I presume that "our own day" refers to real-world 1948 when the book was written. If my interpretation is correct, it explains the usage of the past tense, which is often how we refer to fictional worlds in books or movies, even if these fictional worlds are set in the future. We would say "Captain Picard lived many years after Captain Kirk," even though both characters are set centuries in the future.


That's how I originally read it, and I think that's a valid reading. I think Orwell probably wanted readers to get that appearance. But the use of the subjunctive "would have" suggests--though doesn't prove--something more.

Your example explains the past tense but not the subjunctive mood. For example, would one say "Captain Picard would have lived many years after Captain Kirk"? To use the construction "would have" in this way casts the event as something that could have happened, but didn't. Similarly, Orwell's constructions paint the events after the publishing of the "perfected" Eleventh Edition, some time after 1984, as events that were planned but that never took place. If it were just anticipation of a future event that wasn't yet in the fictional timeline, I would expect "would" or "may have".

It's ambiguous, but it seems to me like he went out of his way to leave both readings open.


> For example, would one say "Captain Picard would have lived many years after Captain Kirk"?

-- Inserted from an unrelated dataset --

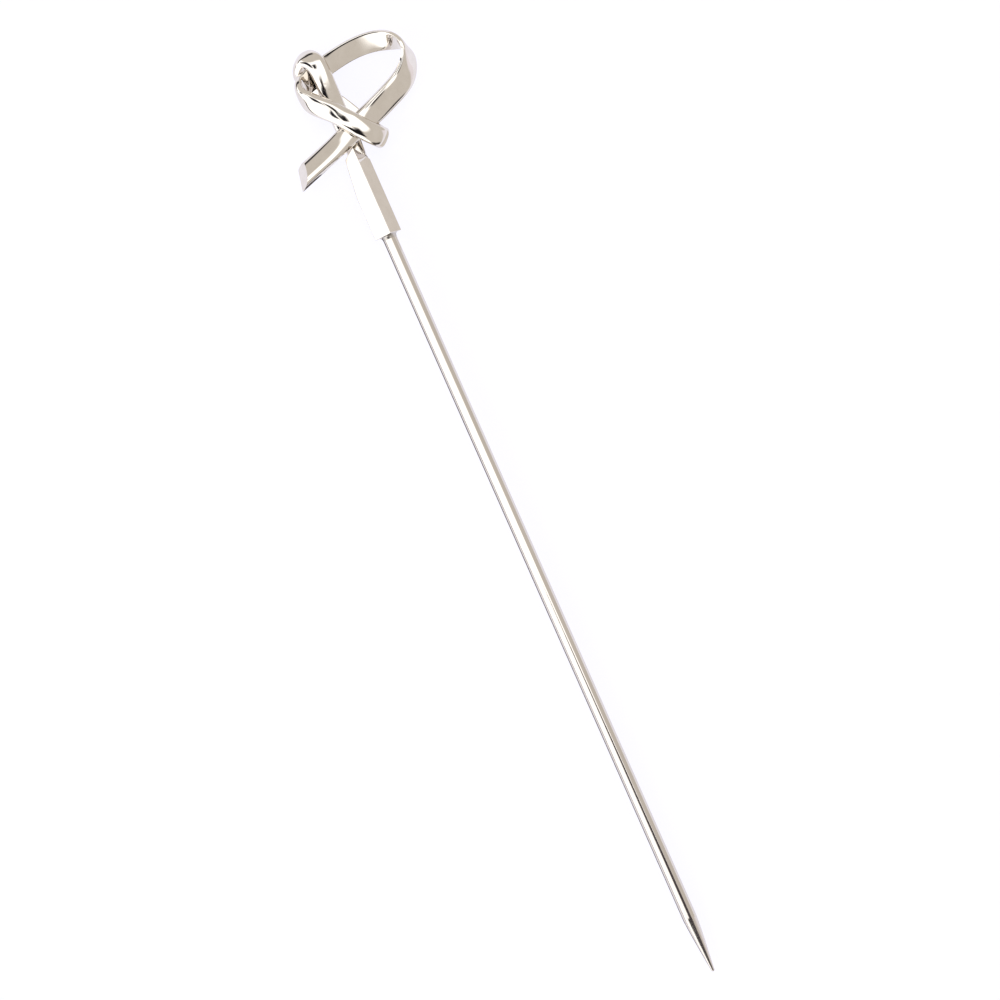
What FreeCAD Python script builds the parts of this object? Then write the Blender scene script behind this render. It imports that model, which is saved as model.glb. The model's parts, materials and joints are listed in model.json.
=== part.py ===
import FreeCAD, Part
import math
import os

os.makedirs("parts", exist_ok=True)
V = FreeCAD.Vector

# Knotted cocktail pick, millimetres. Everything is first laid out on the pin's own axis:
# X runs along the pin from the socket's mouth to the point, Z is up out of the knot's
# front, Y is across. At the end the whole pick is tipped a little so that it lies on Z = 0.

wire_r = 0.80
pin_tip_x = 88.10
taper_length = 6.40
tip_r = 0.16

socket_side = 2.22
socket_turn_deg = 34.6
socket_edge_r = 0.10
socket_ridge_x = -10.25
socket_ridge_z = 1.56
socket_cut_slope = 0.93
socket_flank_x = -5.10
socket_flank_in = 0.11
socket_flank_start = 0.03
socket_flank_reach = 3.0
mouth_chamfer = 0.12
wire_depth = 4.50
neck_r = 0.72
neck_tip_r = 0.66
neck_end_x = 0.45
bore_gap = 0.02
bore_extra = 0.05
blank_length = 13.0

strip_t = 1.00
crown_power = 2.6
crown_root = 0.10
edge_chamfer = 0.11
crown_steps = 12
sections_per_span = 3

spigot_w = 1.10
spigot_t = 0.60
spigot_x0 = -9.20
spigot_x1 = -6.20
spigot_y = 0.12
spigot_z = -0.12
spigot_turn_deg = 18.0

tail_cut_at = V(-11.25, -5.10, 1.10)
tail_cut_out = V(-0.38, -0.72, 0.585)
tail_zone_lo = V(-14.0, -12.0, -5.0)
tail_zone_hi = V(-4.0, -2.4, 5.0)
stem_zone_lo = V(-10.3, -1.05, -2.0)
stem_zone_hi = V(-4.0, 1.65, 0.60)

bead_w = 0.26
seam_grow = 0.10
seam_w = 0.16

rest_pitch_deg = 0.89
rest_roll_deg = 0.49
rest_mesh_tol = 0.008
cutter_size = 40.0
seam_strip_share = 0.09

# The strip's route: centre of the section, the way its rounded face looks, width, thickness.
stations = []


def station(x, y, z, look_x, look_y, look_z, width, thick=strip_t):
    stations.append([x, y, z, look_x, look_y, look_z, width, thick])


# stem, from inside the socket up to the first turn
station(-7.30, 0.15, -0.12, 0.00, -0.35, 1.00, 1.70, 0.90)
station(-9.10, 0.38, -0.38, 0.00, -0.20, 1.00, 1.95, 0.95)
station(-11.40, 0.40, -0.66, -0.05, 0.06, 1.00, 2.15)
station(-13.90, 0.38, -0.34, -0.10, 0.15, 1.00, 2.20)
station(-16.40, 0.41, 0.20, -0.10, 0.15, 1.00, 2.20)
station(-18.90, 0.42, 0.65, -0.10, 0.05, 1.00, 2.20)
station(-20.65, 0.12, 0.60, -0.55, -0.15, 1.00, 2.30)
# turn at the upper left, front to back
station(-21.45, -0.70, 0.00, -0.95, -0.40, 0.45, 2.30)
station(-21.05, -1.55, -0.82, -0.65, -0.80, -0.10, 2.30)
station(-19.90, -1.55, -1.64, -0.10, -0.45, -1.00, 2.25)
# back strand
station(-17.70, -0.64, -1.84, 0.00, 0.00, -1.00, 2.30)
station(-14.95, 0.97, -1.80, 0.00, 0.00, -1.00, 2.30)
station(-12.35, 2.34, -1.80, 0.10, 0.05, -1.00, 2.30)
# turn at the right, back to front
station(-10.40, 3.55, -0.95, 0.65, 0.65, -0.55, 2.40)
station(-10.00, 3.70, 0.38, 0.70, 0.65, 0.45, 2.40)
station(-10.95, 2.75, 1.32, 0.20, 0.20, 1.00, 2.35)
# front wrap
station(-12.80, 1.30, 1.62, 0.00, 0.00, 1.00, 2.25)
station(-14.45, -0.02, 1.42, 0.05, -0.05, 1.00, 2.25)
station(-15.95, -1.50, 1.00, -0.25, -0.85, 0.90, 2.30)
# turn at the left, front to back
station(-17.15, -2.36, 0.44, -0.30, -0.95, 0.22, 2.30)
station(-18.25, -2.52, 0.00, -0.40, -0.95, -0.25, 2.30)
station(-19.15, -1.42, -0.55, -0.45, -0.35, -1.00, 2.30)
# left arm of the loop
station(-19.85, 1.05, -0.71, -0.36, -0.08, -1.00, 2.30, 0.90)
station(-20.30, 4.00, -0.38, -0.42, -0.08, -1.00, 2.30, 0.82)
station(-20.20, 6.72, 0.00, -0.45, 0.05, -0.90, 2.40, 0.78)
station(-19.55, 8.68, 0.22, -0.55, 0.45, -0.65, 2.45, 0.78)
# far corner of the loop
station(-18.55, 9.72, 0.33, -0.30, 0.95, -0.15, 2.40, 0.78)
station(-17.30, 9.97, 0.33, 0.30, 0.90, 0.45, 2.40, 0.78)
station(-16.05, 9.48, 0.33, 0.60, 0.55, 0.80, 2.50, 0.78)
# right arm of the loop
station(-14.90, 8.33, 0.33, 0.50, 0.25, 1.00, 2.70, 0.82)
station(-13.95, 6.50, 0.33, 0.48, 0.20, 1.00, 2.75, 0.88)
station(-13.02, 4.12, 0.22, 0.38, 0.15, 1.00, 2.70, 0.94)
station(-12.20, 1.65, 0.47, 0.12, 0.05, 1.00, 2.50)
station(-11.30, -0.82, 0.80, -0.20, 0.00, 1.00, 2.40)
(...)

Not for that specific example, but one might certainly speculate "Picard would have retired to his ranch in Marin County after retiring from Starfleet" (I'm guessing the later years of Picard's life have been covered by the fiction, but let's pretend like the series just ended and we're speculating about what the Picard character's later years were like.)

All this having been said, I do think there is supposed to be some ambiguity, or at least some missing information, about what happened to Ingsoc.